Ö3 reaches millions of people every day. As Austria’s biggest radio station, it has a unique position: trusted, familiar, and deeply embedded in everyday life – including time spent in the car.
That made Ö3 a natural partner for exploring road safety beyond traditional campaigns. The goal was not to lecture drivers or amplify fear-based messaging, but to test whether positive reinforcement could influence everyday driving habits at scale.
For Dolphin, this collaboration offered something equally valuable: access to a broad, non-technical audience. If an idea could resonate with Ö3 listeners, it had a chance of working outside insurer-driven telematics programs as well.
From awareness to incentives
The core idea behind the collaboration was deliberately simple. Instead of focusing on violations or penalties, the initiative rewarded drivers for not engaging in one of the most common risk factors on the road: smartphone distraction.

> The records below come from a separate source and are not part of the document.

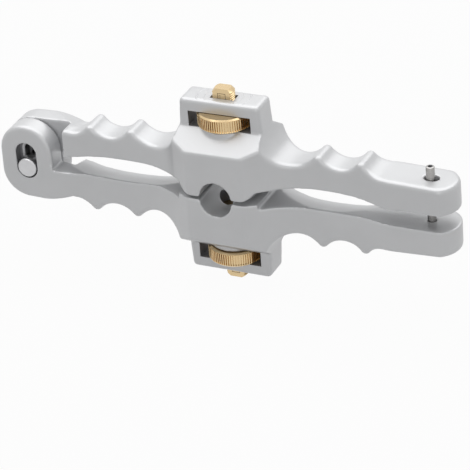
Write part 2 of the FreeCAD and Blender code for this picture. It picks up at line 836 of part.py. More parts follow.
def pivot_collar(name):
    """Collar on the far end of the shank, in the other arm's slot."""
    body = new_body(name)
    sketch = new_sketch(body, "collar_profile", "XZ_Plane", offset=-(S.end_half + S.head_stand))
    circle(sketch, -S.pivot_reach, -S.pivot_drop, S.head_radius)
    pad(body, "collar", sketch, S.head_depth - S.seat_gap + S.head_stand)
    face = (S.end_half + S.head_stand).value
    dress(body, "Chamfer", "collar_bevel", S.small_bevel,
          lambda middle, along, edge: near(middle.y, face))
    sketch = new_sketch(body, "bore_profile", "XZ_Plane")
    circle(sketch, -S.pivot_reach, -S.pivot_drop, S.shank_radius + S.collar_fit)
    cut(body, "bore", sketch)
    return body


def guide_pin(name):
    """Steel guide pin with a hexagon socket in its top."""
    body = new_body(name)
    sketch = new_sketch(body, "pin_profile", "XY_Plane", offset=-S.guide_seat)
    circle(sketch, guide_reach, 0, S.guide_radius)
    pad(body, "pin", sketch, S.guide_seat + S.guide_top)
    dress(body, "Chamfer", "end_bevels", S.small_bevel, lambda middle, along, edge:
          near(middle.z, S.guide_top.value) or near(middle.z, -S.guide_seat.value))
    sketch = new_sketch(body, "socket_profile", "XY_Plane", offset=S.guide_top)
    across = S.guide_socket * 2 / root(dim(3))
    corners = []
    for corner in range(6):
        angle = math.radians(60 * corner)
        corners.append((guide_reach + across * round(math.cos(angle), 9),
                        across * round(math.sin(angle), 9)))
    outline(sketch, corners)
    cut(body, "socket", sketch, S.guide_socket_depth)
    return body


def turn_over(body):
    """Seat a piece of the upper arm: turned over about X, then opened about the pivot."""
    half = math.radians(S.rest_opening.value) / 2
    turn = FreeCAD.Rotation(V(math.cos(half), 0, math.sin(half)), 180)
    before = V(-S.pivot_reach.value, 0, S.pivot_drop.value)
    after = V(-S.pivot_reach.value, 0, -S.pivot_drop.value)
    body.Placement = FreeCAD.Placement(after - turn.multVec(before), turn)
    return body


pieces = [casting("lower_arm", pin_seat), turn_over(casting("upper_arm", pin_passage))]
for side, seat in (("lower", lambda body: body), ("upper", turn_over)):
    pieces.append(seat(thumbwheel(side + "_thumbwheel")))
    pieces.append(seat(blade_holder(side + "_blade_holder")))
    pieces.append(seat(blade(side + "_blade")))
    pieces.append(seat(blade_screw(side + "_blade_screw")))
pieces.append(pivot_pin("pivot_pin"))
pieces.append(pivot_collar("pivot_collar"))
pieces.append(guide_pin("guide_pin"))
doc.recompute()

for item in doc.Objects:
    if "Invalid" in item.State or "Error" in item.State:
        raise RuntimeError("%s failed" % item.Label)
for body in pieces:
    shape = body.Shape
    if shape.isNull() or not shape.isValid() or len(shape.Solids) != 1:
        raise RuntimeError("%s is not one sound solid" % body.Label)

os.makedirs("parts", exist_ok=True)
for body in pieces:
    body.Shape.exportStep("parts/%s.step" % body.Label)
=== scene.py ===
"""A fibre stripper in cast aluminium, brass and steel, on a pale studio floor."""
import math

import bmesh
import bpy
from mathutils import Matrix, Vector


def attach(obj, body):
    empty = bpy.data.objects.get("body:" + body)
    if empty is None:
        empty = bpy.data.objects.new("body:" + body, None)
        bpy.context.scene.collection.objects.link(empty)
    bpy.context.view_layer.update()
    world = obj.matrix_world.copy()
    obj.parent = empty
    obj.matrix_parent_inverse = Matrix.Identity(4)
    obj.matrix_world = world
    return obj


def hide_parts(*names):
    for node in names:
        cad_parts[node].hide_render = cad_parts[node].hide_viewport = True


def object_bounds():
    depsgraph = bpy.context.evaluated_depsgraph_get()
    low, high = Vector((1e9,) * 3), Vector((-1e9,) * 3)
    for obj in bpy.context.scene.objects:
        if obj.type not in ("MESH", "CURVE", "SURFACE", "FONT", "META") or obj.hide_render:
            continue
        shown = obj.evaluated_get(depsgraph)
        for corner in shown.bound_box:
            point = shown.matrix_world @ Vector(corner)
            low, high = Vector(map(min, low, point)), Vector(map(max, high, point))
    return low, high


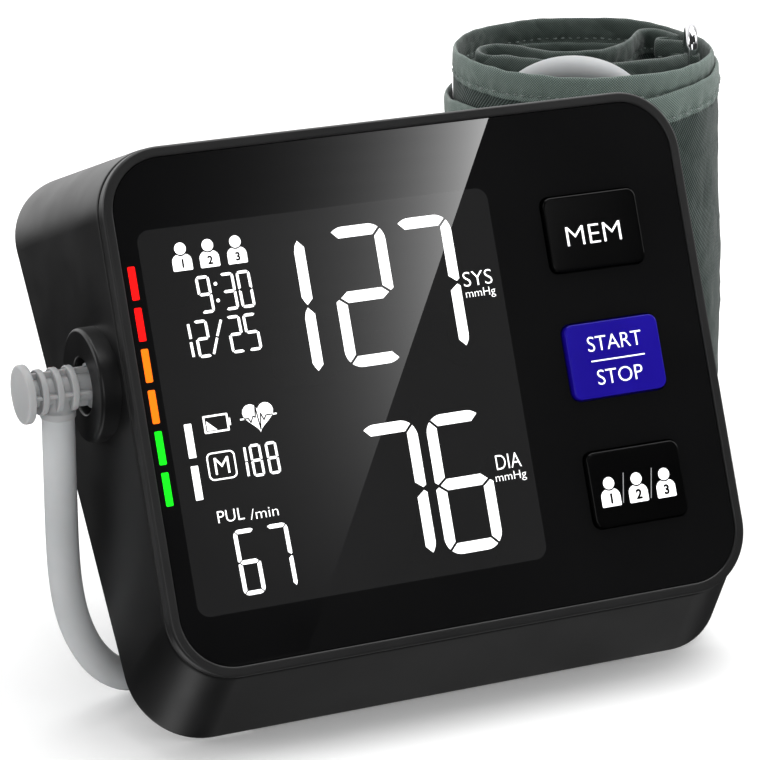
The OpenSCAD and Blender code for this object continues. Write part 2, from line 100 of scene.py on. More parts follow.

This approach challenged a deeply rooted assumption in road safety – that punishment is the primary lever for change. Behavioral research suggested otherwise: habits are more likely to change when good behavior is acknowledged immediately and consistently.
The Ö3 collaboration allowed Dolphin to test this hypothesis in a real-world setting, outside of underwriting models or insurance contracts.
A concrete feature: detecting and communicating traffic jam dynamics
One of the most tangible features of the Ö3 collaboration was the use of Dolphin’s goSmart app to improve how traffic jams were detected and communicated to drivers.
By aggregating anonymized mobility data from participating users, the app could identify not only the presence of a traffic jam, but also two critical moments that traditional traffic reporting often misses:
- The formation of a traffic jam (where congestion is building)
- The dissolution of a traffic jam (where traffic is starting to flow again)

This information was fed into Ö3’s traffic reporting workflows and broadcast via radio in near real time. Instead of static or delayed reports, listeners received more precise alerts about when and where congestion was emerging – or clearing.

The effect was practical rather than spectacular. Drivers could avoid routes where jams were just forming, reduce unnecessary braking and stop-and-go driving, and adjust their behavior earlier. From a safety perspective, this mattered: smoother traffic flow reduces rear-end collisions, secondary accidents, and stress-driven driving decisions.
Importantly, this feature illustrated a broader principle that later became central to Dolphin’s work: prevention is most effective when information reaches people at the right moment, through channels they already trust.
What we learned from the collaboration
- Awareness alone is not enough
Drivers already know that distracted driving is dangerous. Repeating the message does little to change behavior if the underlying incentives remain unchanged. - Timing matters more than explanations
Feedback and rewards are most effective when they are closely tied to the behavior itself. Delayed consequences – whether fines or abstract warnings – rarely influence moment-to-moment decisions. - Positive reinforcement lowers resistance
Framing road safety around rewards rather than control reduced skepticism and defensiveness. Participants were more open to engaging when the initiative felt supportive rather than judgmental. - Scale introduces realism
Working with a mass-market partner like Ö3 exposed the gap between theoretical models and real-life usage. Not every user is motivated by the same rewards, and simplicity often outperforms sophistication.
How this influenced Dolphin’s later work
The Ö3 collaboration did not become a long-term consumer product, nor was it intended to. Its value lay in what it taught Dolphin about behavior-driven prevention.
Many of the principles explored during that phase later resurfaced in more structured contexts:
- Incentives instead of punishment
- Focus on specific behaviors rather than abstract scores
- Prevention before claims, not after
- Engagement models that respect user autonomy
These ideas became foundational as Dolphin expanded its work with insurers, mobility partners, and telematics platforms.
Why this collaboration still matters
From today’s perspective, the Ö3 project can be seen as an early signal of a broader shift in insurance and mobility: from reactive risk handling to proactive risk reduction.
It demonstrated that safer driving is not just a matter of information or enforcement, but of designing systems that align with how people actually behave. That insight remains just as relevant today – whether applied through insurer apps, risk scores, or contextual warnings.
Looking back, the collaboration with Ö3 was less about technology and more about mindset. It helped crystallize a belief that continues to guide Dolphin’s work: if you want to reduce accidents, you have to work with human behavior, not against it.